■ **Data block**:
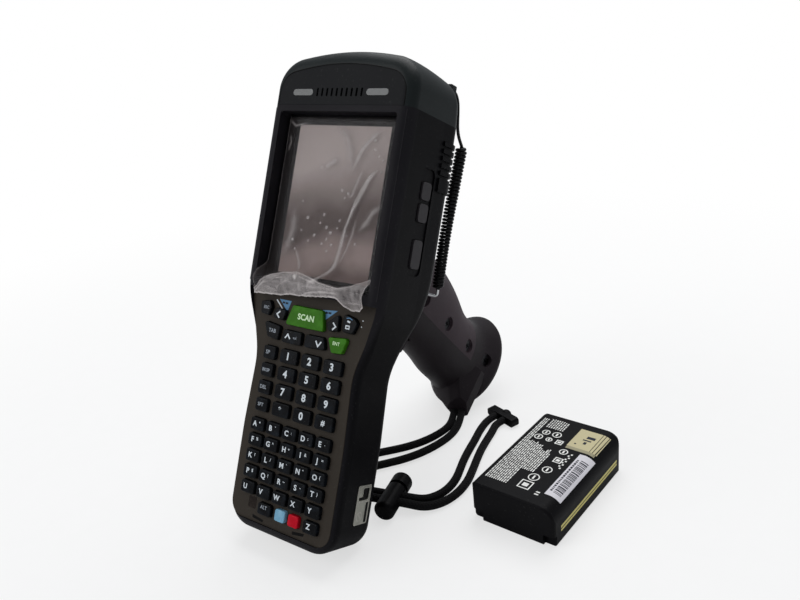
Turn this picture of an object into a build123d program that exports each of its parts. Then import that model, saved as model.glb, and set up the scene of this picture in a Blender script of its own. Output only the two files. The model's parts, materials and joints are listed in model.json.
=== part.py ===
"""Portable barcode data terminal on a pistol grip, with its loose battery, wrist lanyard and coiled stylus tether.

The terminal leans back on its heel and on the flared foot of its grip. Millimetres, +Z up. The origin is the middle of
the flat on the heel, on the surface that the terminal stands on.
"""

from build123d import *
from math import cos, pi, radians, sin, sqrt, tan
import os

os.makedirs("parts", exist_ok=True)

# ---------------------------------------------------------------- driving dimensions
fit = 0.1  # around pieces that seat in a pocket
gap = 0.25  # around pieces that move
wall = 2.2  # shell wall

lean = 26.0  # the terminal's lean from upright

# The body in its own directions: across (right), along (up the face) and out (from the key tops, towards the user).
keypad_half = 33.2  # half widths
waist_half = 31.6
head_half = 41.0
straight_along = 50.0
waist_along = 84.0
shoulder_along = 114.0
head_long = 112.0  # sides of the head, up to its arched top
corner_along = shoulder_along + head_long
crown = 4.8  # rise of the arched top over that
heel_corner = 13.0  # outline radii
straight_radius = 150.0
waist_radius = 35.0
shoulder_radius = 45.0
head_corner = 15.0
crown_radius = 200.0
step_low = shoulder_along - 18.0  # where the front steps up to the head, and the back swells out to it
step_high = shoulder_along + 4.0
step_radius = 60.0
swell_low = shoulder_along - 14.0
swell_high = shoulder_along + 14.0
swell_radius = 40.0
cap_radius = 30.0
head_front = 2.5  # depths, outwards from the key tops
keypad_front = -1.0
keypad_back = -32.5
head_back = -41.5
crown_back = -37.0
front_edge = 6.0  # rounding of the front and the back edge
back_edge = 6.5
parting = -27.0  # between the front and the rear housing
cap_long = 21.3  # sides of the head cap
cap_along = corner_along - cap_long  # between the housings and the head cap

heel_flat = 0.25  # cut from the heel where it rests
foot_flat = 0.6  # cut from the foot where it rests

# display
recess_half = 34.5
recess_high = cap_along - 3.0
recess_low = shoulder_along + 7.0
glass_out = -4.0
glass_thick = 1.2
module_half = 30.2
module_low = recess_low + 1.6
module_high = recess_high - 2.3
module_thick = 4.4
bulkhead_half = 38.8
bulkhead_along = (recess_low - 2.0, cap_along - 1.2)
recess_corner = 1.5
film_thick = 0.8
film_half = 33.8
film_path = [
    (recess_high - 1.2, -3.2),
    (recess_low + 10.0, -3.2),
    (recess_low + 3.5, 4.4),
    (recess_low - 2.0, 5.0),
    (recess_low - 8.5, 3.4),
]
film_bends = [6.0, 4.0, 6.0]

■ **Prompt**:
Would you reproduce the material above in full, exactly as given?

■ **Exercise solution**:
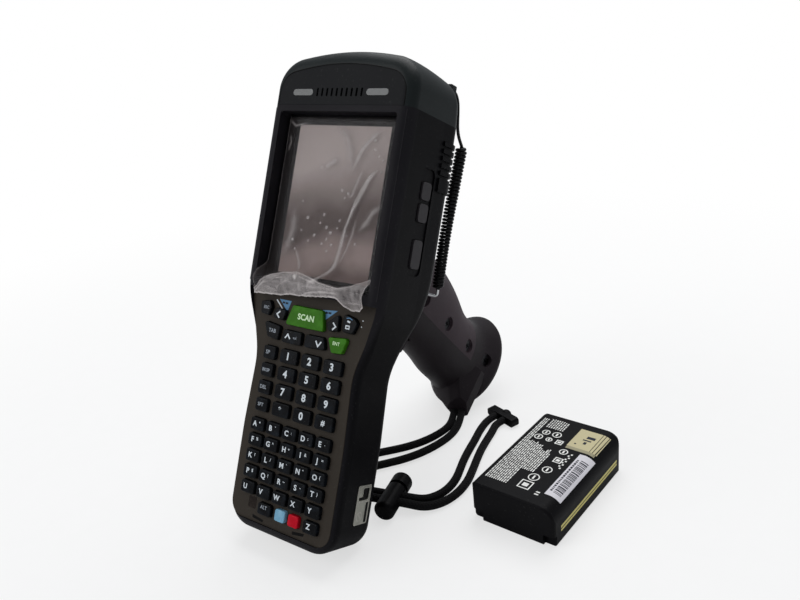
Turn this picture of an object into a build123d program that exports each of its parts. Then import that model, saved as model.glb, and set up the scene of this picture in a Blender script of its own. Output only the two files. The model's parts, materials and joints are listed in model.json.
=== part.py ===
"""Portable barcode data terminal on a pistol grip, with its loose battery, wrist lanyard and coiled stylus tether.

The terminal leans back on its heel and on the flared foot of its grip. Millimetres, +Z up. The origin is the middle of
the flat on the heel, on the surface that the terminal stands on.
"""

from build123d import *
from math import cos, pi, radians, sin, sqrt, tan
import os

os.makedirs("parts", exist_ok=True)

# ---------------------------------------------------------------- driving dimensions
fit = 0.1  # around pieces that seat in a pocket
gap = 0.25  # around pieces that move
wall = 2.2  # shell wall

lean = 26.0  # the terminal's lean from upright

# The body in its own directions: across (right), along (up the face) and out (from the key tops, towards the user).
keypad_half = 33.2  # half widths
waist_half = 31.6
head_half = 41.0
straight_along = 50.0
waist_along = 84.0
shoulder_along = 114.0
head_long = 112.0  # sides of the head, up to its arched top
corner_along = shoulder_along + head_long
crown = 4.8  # rise of the arched top over that
heel_corner = 13.0  # outline radii
straight_radius = 150.0
waist_radius = 35.0
shoulder_radius = 45.0
head_corner = 15.0
crown_radius = 200.0
step_low = shoulder_along - 18.0  # where the front steps up to the head, and the back swells out to it
step_high = shoulder_along + 4.0
step_radius = 60.0
swell_low = shoulder_along - 14.0
swell_high = shoulder_along + 14.0
swell_radius = 40.0
cap_radius = 30.0
head_front = 2.5  # depths, outwards from the key tops
keypad_front = -1.0
keypad_back = -32.5
head_back = -41.5
crown_back = -37.0
front_edge = 6.0  # rounding of the front and the back edge
back_edge = 6.5
parting = -27.0  # between the front and the rear housing
cap_long = 21.3  # sides of the head cap
cap_along = corner_along - cap_long  # between the housings and the head cap

heel_flat = 0.25  # cut from the heel where it rests
foot_flat = 0.6  # cut from the foot where it rests

# display
recess_half = 34.5
recess_high = cap_along - 3.0
recess_low = shoulder_along + 7.0
glass_out = -4.0
glass_thick = 1.2
module_half = 30.2
module_low = recess_low + 1.6
module_high = recess_high - 2.3
module_thick = 4.4
bulkhead_half = 38.8
bulkhead_along = (recess_low - 2.0, cap_along - 1.2)
recess_corner = 1.5
film_thick = 0.8
film_half = 33.8
film_path = [
    (recess_high - 1.2, -3.2),
    (recess_low + 10.0, -3.2),
    (recess_low + 3.5, 4.4),
    (recess_low - 2.0, 5.0),
    (recess_low - 8.5, 3.4),
]
film_bends = [6.0, 4.0, 6.0]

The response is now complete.